Quant à nos droits de scolarité, ils ont augmenté de 10% cette année afin de rattraper l’inflation pour atteindre les 2650€ pour les étudiants européens dans nos écoles d’ingénieurs (et 7750€ à Institut Mines Télécom Business School). Cela reste des montants raisonnables d’autant que les boursiers sont exemptés.
Nous discutons dans le cadre de notre Contrat d’objectif et de performance, de l’idée de proposer dans les années à venir trois ou quatre catégories de droits de scolarité selon les moyens des familles. Les montants de la catégorie la plus forte seraient beaucoup plus importants qu’aujourd’hui mais avec une moyenne générale autour des 3 000/3 500€. Cela ne sera sans doute pas décidé avant 2024.
Si nous devions avoir des montants de droits de scolarité comparables à ceux des écoles privées alors la subvention de l’Etat serait presque intégralement consacrée à la recherche.
O. R : Où en est le développement de l’apprentissage dans vos écoles ? Et du nombre de boursiers ?

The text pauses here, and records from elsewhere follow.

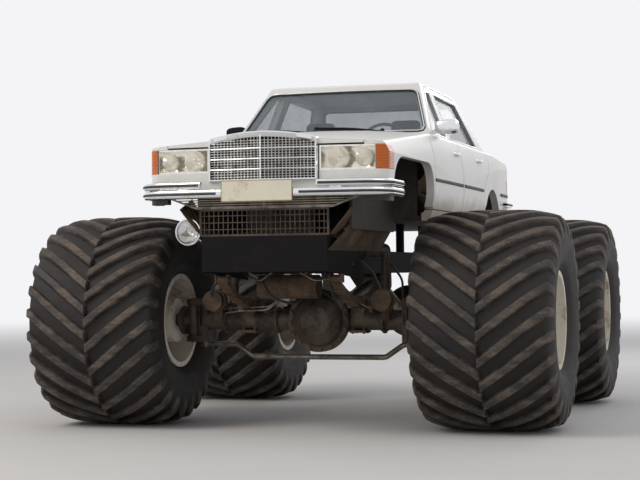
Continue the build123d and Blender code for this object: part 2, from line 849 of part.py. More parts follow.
# Ladder frame: two channels, cross members and the legs that carry the body
def rail(side):
    channel = outline(
        (0.0, 0.0), (rail_width, 0.0), (rail_width, rail_height), (0.0, rail_height),
        (0.0, rail_height - rail_wall), (rail_width - rail_wall, rail_height - rail_wall),
        (rail_width - rail_wall, rail_wall), (0.0, rail_wall),
    )
    solid = Pos(rail_inner_x, 0.0, rail_low) * along_y(channel, guard_y + shield_thick, rail_back_y)
    return solid if side > 0 else mirrored(solid)


rail_top = rail_low + rail_height
floor_underside = sill_height + body_lift
members = None
member_half = rail_outer_x - rail_wall
for y in cross_places:
    member = block(
        -member_half, member_half, y - member_width / 2, y + member_width / 2,
        rail_low + rail_wall, rail_low + member_top,
    )
    members = member if members is None else members + member
# The last member carries the tow hole pattern and the jaw's shaft
last_y = cross_places[-1]
tow_height = rail_low + rail_wall + 48.0
tow_holes = along_y(Pos(0.0, tow_height) * Circle(tow_shaft_radius).face(), last_y - 60.0, last_y + 60.0)
for x in (-tow_across / 2, tow_across / 2):
    for z in (-tow_up / 2, tow_up / 2):
        hole = Pos(x, tow_height + z) * Circle(tow_hole_radius).face()
        tow_holes = tow_holes + along_y(hole, last_y - 60.0, last_y + 60.0)
members = members - tow_holes
legs = None
for y in mount_places:
    leg = Pos(rail_centre_x, y, (rail_top + floor_underside) / 2) * Cylinder(
        34.0, floor_underside - rail_top
    )
    legs = both_sides(leg) if legs is None else legs + both_sides(leg)
keep("frame_rails", rail(1) + rail(-1), real_place)
keep("cross_members", members + legs, real_place)

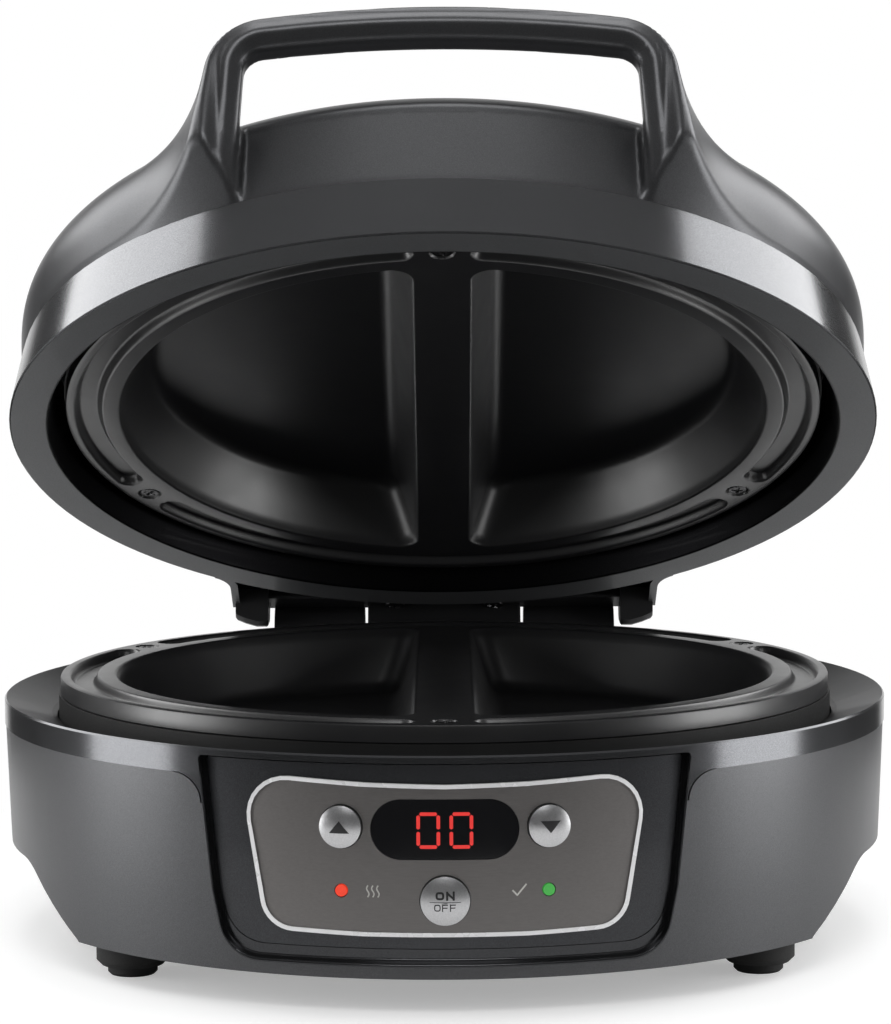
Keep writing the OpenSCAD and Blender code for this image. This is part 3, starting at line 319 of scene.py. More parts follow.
LOOK = {
    "base_shell": SHELL, "top_housing": DECK, "front_bezel": BAND, "front_panel": PANEL, "fascia_plate": FASCIA,
    "fascia_trim": CHROME, "display_window": GLASS, "display_module": PARTS, "heating_lamp": RED,
    "ready_lamp": GREEN, "up_button": SILVER, "down_button": SILVER, "start_button": SILVER,
    "control_board": BOARD, "tact_switches": PARTS, "power_board": BOARD, "power_parts": PARTS, "heat_ring": RING,
    "lower_reflector": ALU, "lower_plate": STICK, "lower_element": INCOLOY, "lower_sensor": BRASS,
    "lower_plate_screws": BLACKEN, "bottom_cover": COVER, "feet": RUBBER, "bottom_screws": ZINC,
    "hinge_base": HINGE, "hinge_pin": ZINC, "hinge_screws": ZINC, "cord_gland": COVER, "lid_cover": SHELL,
    "lid_band": LID_BAND, "hinge_bracket": HINGE, "bracket_screws": BLACKEN, "upper_plate": STICK,
    "upper_heat_ring": RING, "upper_reflector": ALU, "upper_element": INCOLOY, "thermal_fuse": PARTS,
    "upper_plate_screws": BLACKEN,
}
for name, mat in LOOK.items():
    o = nodes[name]
    o.data.materials.clear()
    o.data.materials.append(mat.m)


# ---------------------------------------------------------------- pieces
def add_object(name, me, mat, body):
    """A visible piece from a mesh, riding on one body of the frame."""
    ob = bpy.data.objects.new(name, me)
    bpy.context.scene.collection.objects.link(ob)
    me.materials.append(mat.m)
    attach(ob, body)
    return ob


def mesh_object(name, verts, faces, mat, body):
    """A visible piece from points in millimetres, with its faces turned outward."""
    me = bpy.data.meshes.new(name)
    me.from_pydata([Vector(v) * MM for v in verts], [], faces)
    me.update()
    bm = bmesh.new()
    bm.from_mesh(me)
    bmesh.ops.remove_doubles(bm, verts=bm.verts, dist=1e-7)
    bmesh.ops.recalc_face_normals(bm, faces=bm.faces)
    bm.to_mesh(me)
    bm.free()
    return add_object(name, me, mat, body)


def shade(ob, degrees):
    """Smooth shading, with sharp edges above an angle."""
    ob.data.polygons.foreach_set("use_smooth", [True] * len(ob.data.polygons))
    ob.data.set_sharp_from_angle(angle=math.radians(degrees))
    return ob


def polar(r, degrees):
    """[x, y] at a radius and an angle in degrees."""
    a = math.radians(degrees)
    return r * math.cos(a), r * math.sin(a)


def slab(name, outlines, place, mat, body):
    """Thin solids from flat outlines. place(x, z, d) puts a point of an outline, d proud of the surface."""
    verts, faces = [], []
    for o in outlines:
        n = len(o)
        k = len(verts)
        verts += [place(x, z, 0.0) for x, z in o] + [place(x, z, MARK) for x, z in o]
        faces += [tuple(range(k, k + n)), tuple(range(k + 2 * n - 1, k + n - 1, -1))]
        faces += [(k + i, k + (i + 1) % n, k + n + (i + 1) % n, k + n + i) for i in range(n)]
    return mesh_object(name, verts, faces, mat, body)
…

O. G : Le nombre de nos élèves qui suivent leur cursus en apprentissage a augmenté de 45% ces cinq dernières années. Ils représentent aujourd’hui entre 30 et 35% de nos promotions. Au vu de la dynamique nous pourrions atteindre les 40 à 50% sans en faire pour autant un objectif précis à ce stade. Sans doute en lien avec le développement de l’apprentissage, le pourcentage de boursiers est quant à lui en légère baisse et est passé sous les 30%.
O. R : Le pourcentage de femmes progresse-t-il dans vos écoles d’ingénieurs ?
O. G : Il est de 28% mais ne progresse plus avec la réforme du bac, qui a vu beaucoup de jeunes filles se détourner des mathématiques. Pour compléter les actions d’ores et déjà mises en œuvre par les écoles, nous avons lancé cette année dans les collèges et lycées le programme « Ambassadrices » pour présenter de façon plus structurées aux jeunes filles ce que sont les études d’ingénieurs et les débouchés qu’elles permettent notamment dans le numérique ou l’industrie qui a encore un déficit d’image.
O. R : Comment se positionne Institut Mines Télécom Business School au sein de la communauté des écoles de management ? On a constaté en 2022 qu’elle ne faisait pas le plein d’élèves issus de classes préparatoires.
O. G : Les écoles de management ont toutes de plus en plus de mal à recruter, le volume d’élèves issus de classes préparatoires étant en baisse. Nous avons pourtant tenu à maintenir le même niveau de sélectivité et de barres sans penser à remplir forcément l’école. Nous acceptons cette la baisse de volume de notre programme Grande école.
Le classement d’Institut Mines Télécom Business School ne reflète pas sa plus-value et la valeur de ses étudiantes et étudiants. Elle ne figure pas dans le top 10 des écoles alors que ses diplômés en sortent avec des très beaux salaires de par sa spécificité dans le management des technologies. Nous délivrons des compétences spécifiques sur le numérique – 5G, data, régulation des plateformes, souveraineté numérique, etc. – mais aussi sur la responsabilité sociale et environnementale (RSE) – économie circulaire, transformations environnementale des entreprises, etc. – qui sont pleinement intégrées dans nos communautés scientifiques. Nous tenons à conserver ces spécificités.
Par ailleurs, nous souhaitons développer l’Executive Education et les partenariats internes à l’IMT dans ce domaine pour créer des formations hybrides. Les conditions d’accréditation des business schools ont nui à ce modèle hybride dans lequel nous avions une longueur d’avance que nous voulons remettre au goût du jour. Par exemple les masters internationaux conjoints à l’Institut Mines Télécom Business School et à IMT Nord Europe (co-accrédités avec l’Université de Lille) développent des cursus qui font se succéder deux semestres à IMT Nord Europe, un semestre à Institut Mines Télécom Business School et un semestre de stage. Ce type de diplôme pourrait se développer à l’avenir.
O. R : Sa stratégie d’ensemble en atteste. L’Institut Mines Télécom est aujourd’hui pleinement mobilisé par les transitions environnementales et énergétiques. Vous êtes vous même très impliquée dans les questions de transition écologique pour avoir dirigé auparavant le Conservatoire du littoral après avoir été directrice de l’eau et de la biodiversité au sein du ministère de l’Environnement. Comment cet engagement se traduit-il ?
O. G : Des modules de base obligatoires ont été créés dans chacune des écoles pour l’intégration de cette réflexion systémique dans tous nos parcours. A l’été 2022une école d’été a regroupé de nombreux enseignants pour qu’il travaille à l’intégration de ces problématiques dans leurs enseignements. Mais cette intégration compète prendra du temps. Le plan stratégique d’IMT Mines Alès prévoit par exemple que 50% des enseignements aient cette dimension dans les cinq ans à venir. Nous allons publier prochainement un guide sur l’usage des controverses dans la formation qui mettra principalement l’accent sur les questions de transition écologique.